McDonald and other members of the judiciary committee were stunned last week when James K. Robertson, Rowland's former attorney, told them he researched the ethics law before his old firm, Carmody & Torrance, performed the free work.

Rowland's appointment of Robertson as a judge late last year requires confirmation from the judiciary committee and ultimately from the full legislature. The committee questioned some judges for less than five minutes, but Robertson testified for about two hours last Friday about his relationship with Rowland

During his testimony, Robertson acknowledged Carmody & Torrance had done 500 to 600 free hours of legal work for Rowland, about half of which came after he was elected governor. Robertson said the free work had nothing to do with the firm's landing close to $6 million worth of state contracts since Rowland became governor. The firm had done virtually no state work before.

The committee took the unusual step of delaying a vote until it could research Robertson's interpretation of the ethics code.

"It was such an astonishing revelation that I wanted to look into it," McDonald said.

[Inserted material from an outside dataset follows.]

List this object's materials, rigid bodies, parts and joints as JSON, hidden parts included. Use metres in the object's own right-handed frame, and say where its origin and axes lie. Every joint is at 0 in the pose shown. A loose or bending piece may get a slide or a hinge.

Robertson is expected to be confirmed when the judiciary committee meets at noon today. The ethics issue probably will bounce to the committee looking into whether Rowland should be impeached.

"Technically, Judge Robertson is correct that it was OK for his firm to work for free," said Rep. Michael Lawlor, D-East Haven, a member of both the judiciary and impeachment committees. "This is really not about Robertson. It's about Rowland, who should know this isn't right. If something is wrong here, it's with the governor, not the attorney."

Rowland's actions may have violated the intent of the ethics statute, if not the letter, McDonald said. "There will be a discussion and debate over whether the governor's acceptance of this was appropriate or inappropriate," he said.

McDonald said the loophole appears to have been created by sloppy wording.

The definition of a gift in the statute exempts money donated to a candidate's campaign committee, then goes on to exempt contributions of services, but without specifically linking those to a campaign. McDonald said the statute should be corrected this legislative session.

"It is shocking and shame on us," he said. "We need to tighten that up and eliminate that situation."

Robertson's judgeship also became controversial because of a deferred payment agreement that Carmody & Torrance signed with Rowland in March last year. Rowland now owes the firm about $100,000. The governor has paid only a small amount of his bill.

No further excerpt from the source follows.